The Outlaw

poem by Beverly McLoughland , illustrated by Matt Ottley

Learning intention

I am learning to understand and experiment with personification in poems so that I can include figurative language in texts I construct.

Success criteria

  • I can identify examples of personification in a poem.
  • I can discuss changes that occur during spring.
  • I can discuss examples of personification to express my ideas.
  • I can incorporate personification into a poem.


Essential knowledge

Ensure students understand that personification means attributing human characteristics to inanimate objects. View examples of personification using the Glossary from NESA.


Read The Outlaw. Discuss descriptions of the autumn wind, ensuring students note that it is a described as:

  • an outlaw and a thief
  • riding into town to rustle every leaf
  • unable to be caught
  • fearless and daring
  • that it won’t stop until he has plundered the whole stash of gold.


Discuss the following questions:

  • Which type of figurative language has been used? (personification)
  • What impression does the figurative language evoke? (It creates the impression of the autumn wind being like a thief that steals away the leaves)
  • Why might the poet have chosen to express ideas using figurative language? (To emphasise the point, to provide a unique way of looking at the autumn wind)

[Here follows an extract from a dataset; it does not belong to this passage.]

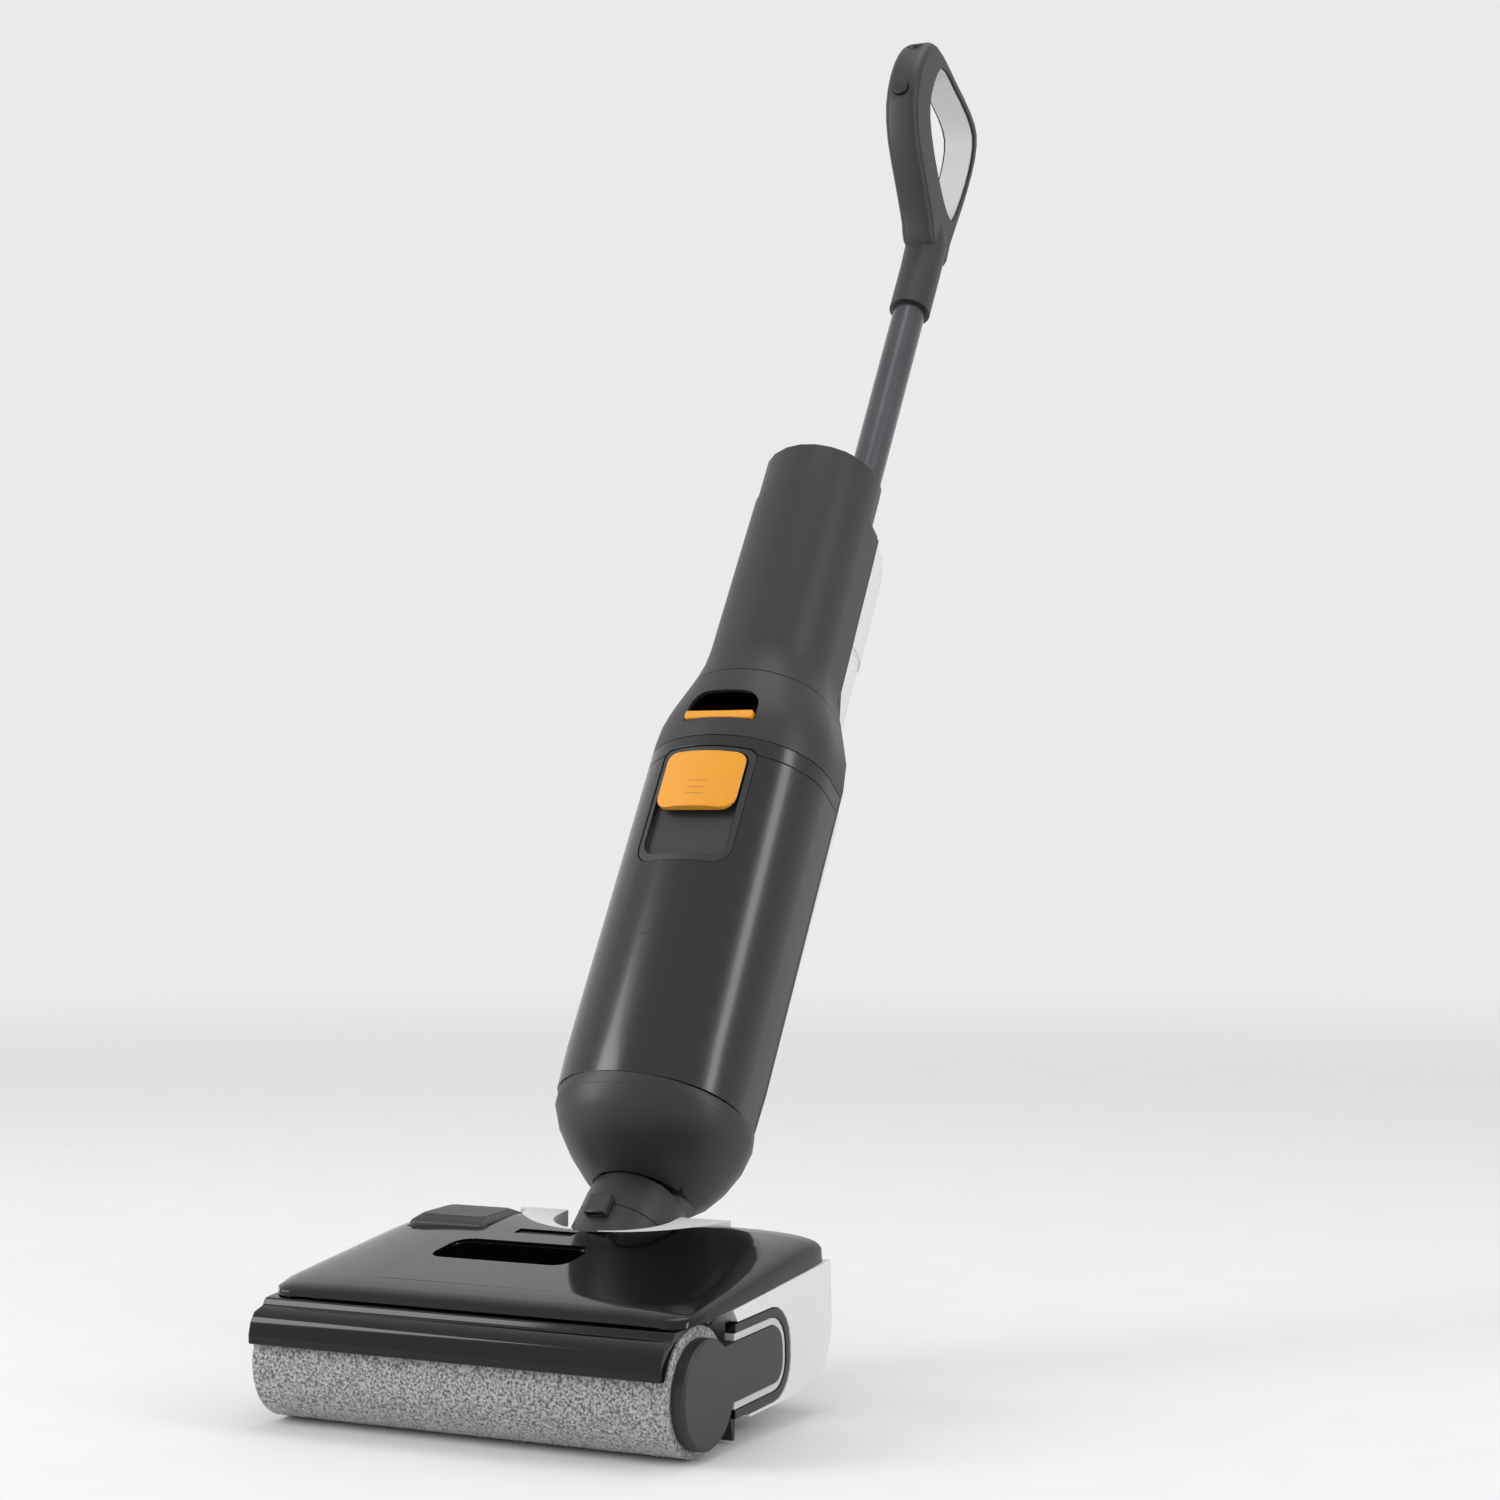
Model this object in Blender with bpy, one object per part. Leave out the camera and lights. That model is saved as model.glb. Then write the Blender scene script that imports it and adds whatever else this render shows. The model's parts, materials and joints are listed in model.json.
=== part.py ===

Inform students that they will be composing their own poem featuring personification. View an images of spring from sites such as Kids Britannica. Discuss the changes that occur in spring. Sample responses include:

  • leaves appear on the trees
  • days become longer
  • buds sprout on flowers
  • migrating birds begin return
  • many animals are born.

Discuss how spring might be compared to a person. Note ideas on the board for students to refer to later. Under each idea add further examples of how spring might behave if acting in the way identified. Possible ideas include:

  • a caring person gently waking up the plants and trees, who might stroke the plants and cause them to blossom and sing songs to the flowers to make them bloom
  • spring being an excited child that blasts winter away, who might chase away winter in a game of tag, pull the flowers from the branches and throw a party for the returning birds
  • spring being a fairy that sprinkles magic dust on the plants and animals to make them bloom, who might sprinkle magic dust on the animals to encourage them to give birth
  • spring being a witch that banishes winter, who uses a cauldron and creates a spell, forcing winter to move to another hemisphere.

Select one of these ideas, for example spring being a caring parent. Discuss how the examples of personification that relate to this idea might be incorporated into a poem. Tell students that the poem does not need to rhyme, the goal here is to include personification. Collaboratively compose a poem, featuring these ideas. For example:

Spring is like a parent,

Who gently wakes the plants

They coax little buds to bloom

and soothes the baby lambs.

Place students with a partner and instruct them to compose their own poem about spring, featuring personification. Remind students to use the list of examples of personification compiled collaboratively in their poem.